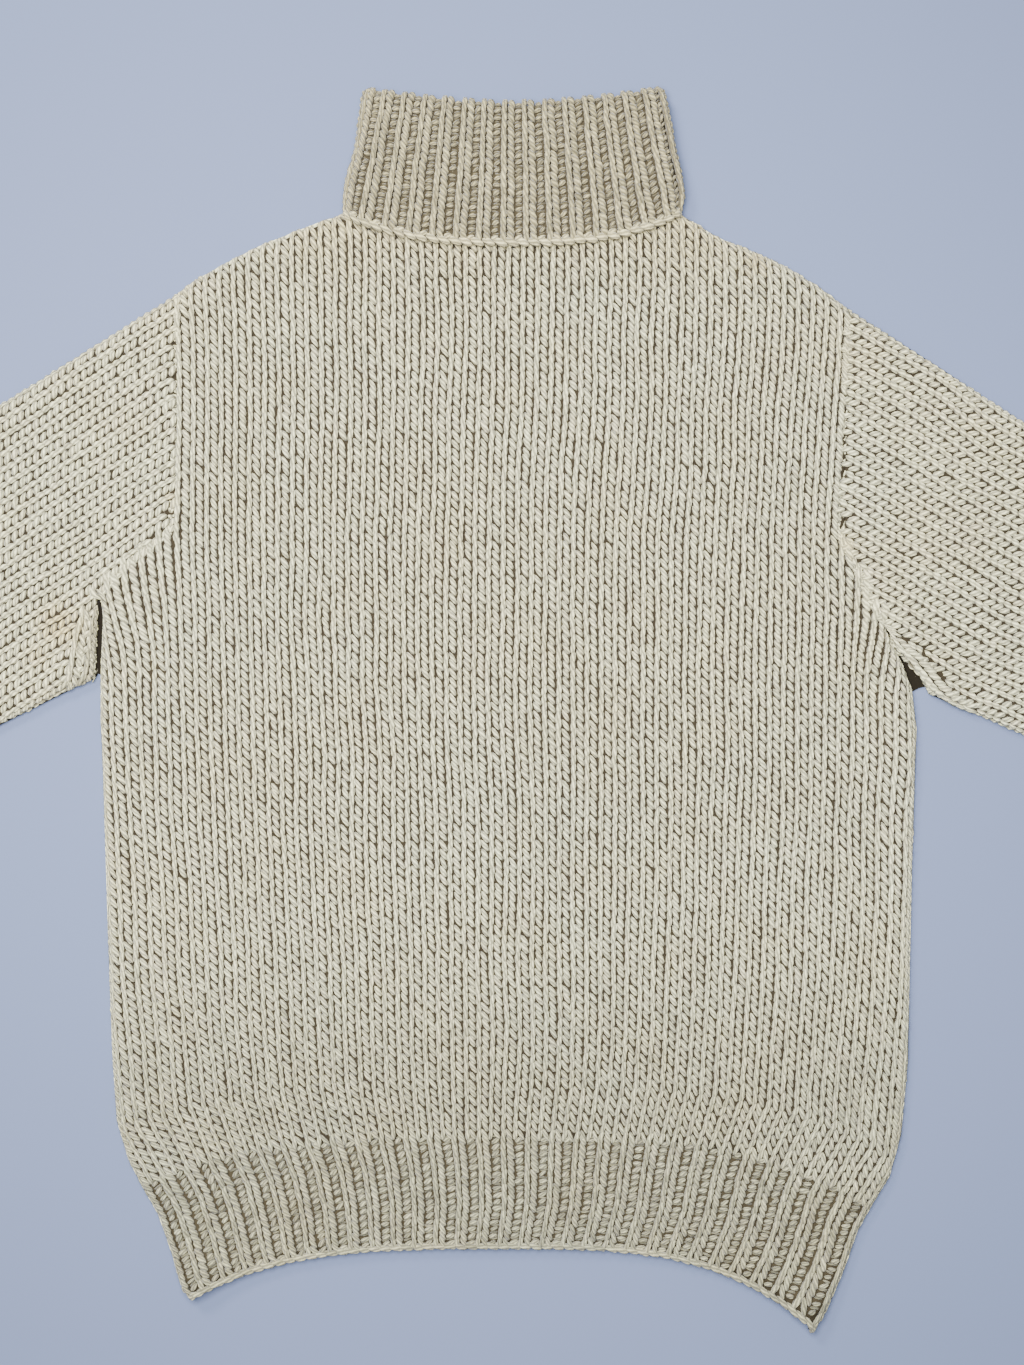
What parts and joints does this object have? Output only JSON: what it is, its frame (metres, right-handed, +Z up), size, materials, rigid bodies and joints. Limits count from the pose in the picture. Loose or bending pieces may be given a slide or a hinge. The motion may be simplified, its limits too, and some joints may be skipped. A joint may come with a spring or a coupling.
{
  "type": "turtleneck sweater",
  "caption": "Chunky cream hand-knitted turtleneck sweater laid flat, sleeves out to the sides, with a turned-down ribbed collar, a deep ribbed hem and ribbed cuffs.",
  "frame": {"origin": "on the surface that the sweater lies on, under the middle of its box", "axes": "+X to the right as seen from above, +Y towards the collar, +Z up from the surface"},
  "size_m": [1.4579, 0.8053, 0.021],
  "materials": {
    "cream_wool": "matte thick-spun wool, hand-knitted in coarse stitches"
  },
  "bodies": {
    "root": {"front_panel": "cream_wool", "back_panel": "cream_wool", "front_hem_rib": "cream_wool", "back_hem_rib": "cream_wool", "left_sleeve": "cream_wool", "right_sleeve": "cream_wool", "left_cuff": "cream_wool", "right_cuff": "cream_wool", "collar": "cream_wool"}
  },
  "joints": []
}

» What is being asked: Emit the full listing verbatim.

» Finished task:
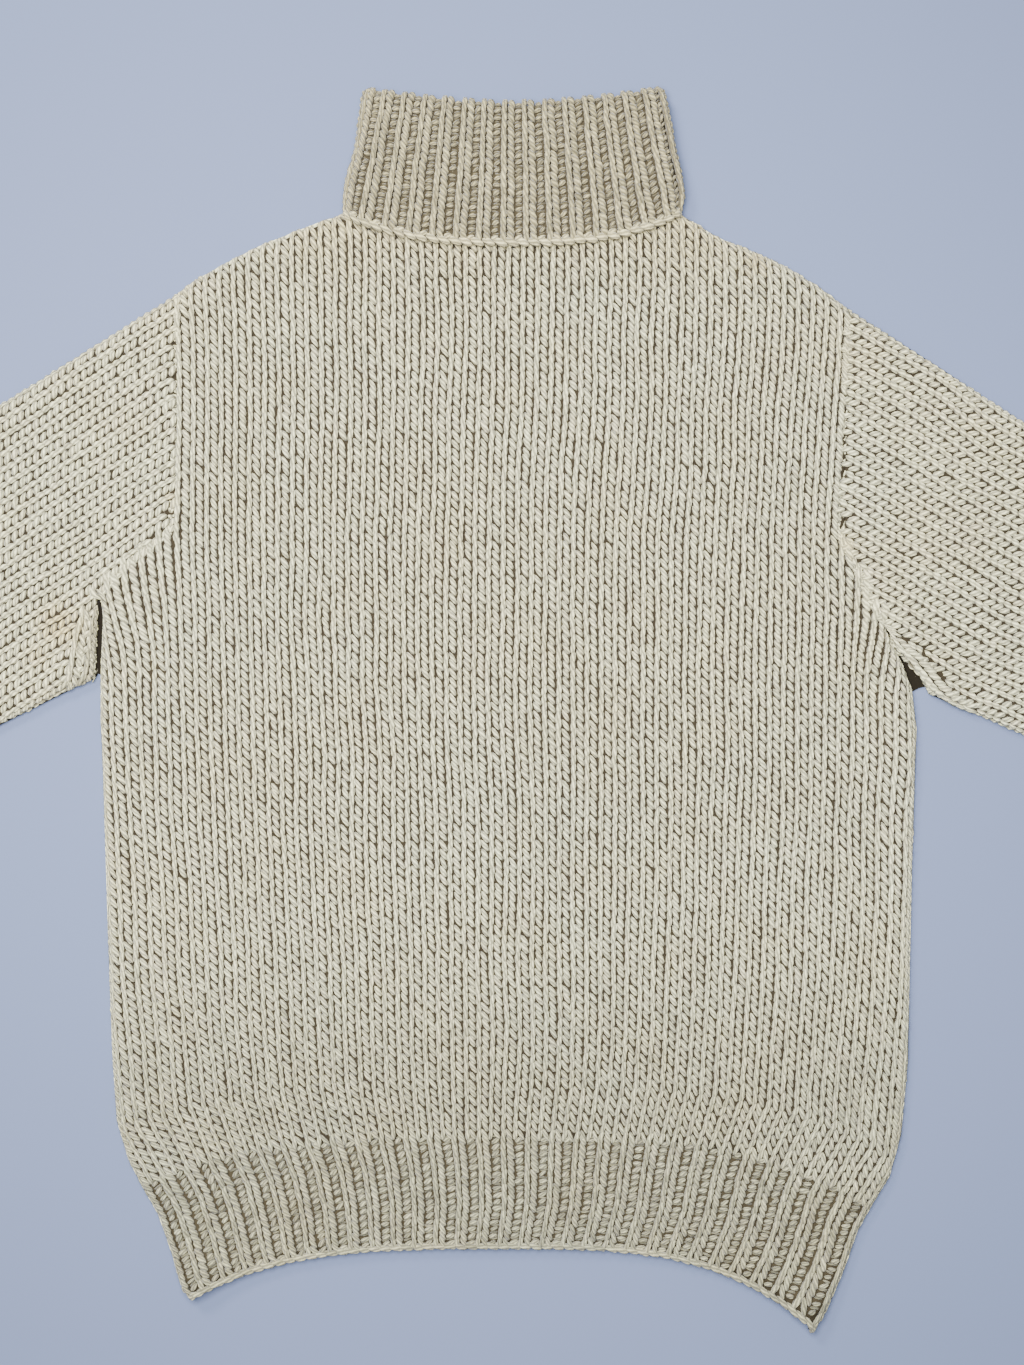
What parts and joints does this object have? Output only JSON: what it is, its frame (metres, right-handed, +Z up), size, materials, rigid bodies and joints. Limits count from the pose in the picture. Loose or bending pieces may be given a slide or a hinge. The motion may be simplified, its limits too, and some joints may be skipped. A joint may come with a spring or a coupling.
{
  "type": "turtleneck sweater",
  "caption": "Chunky cream hand-knitted turtleneck sweater laid flat, sleeves out to the sides, with a turned-down ribbed collar, a deep ribbed hem and ribbed cuffs.",
  "frame": {"origin": "on the surface that the sweater lies on, under the middle of its box", "axes": "+X to the right as seen from above, +Y towards the collar, +Z up from the surface"},
  "size_m": [1.4579, 0.8053, 0.021],
  "materials": {
    "cream_wool": "matte thick-spun wool, hand-knitted in coarse stitches"
  },
  "bodies": {
    "root": {"front_panel": "cream_wool", "back_panel": "cream_wool", "front_hem_rib": "cream_wool", "back_hem_rib": "cream_wool", "left_sleeve": "cream_wool", "right_sleeve": "cream_wool", "left_cuff": "cream_wool", "right_cuff": "cream_wool", "collar": "cream_wool"}
  },
  "joints": []
}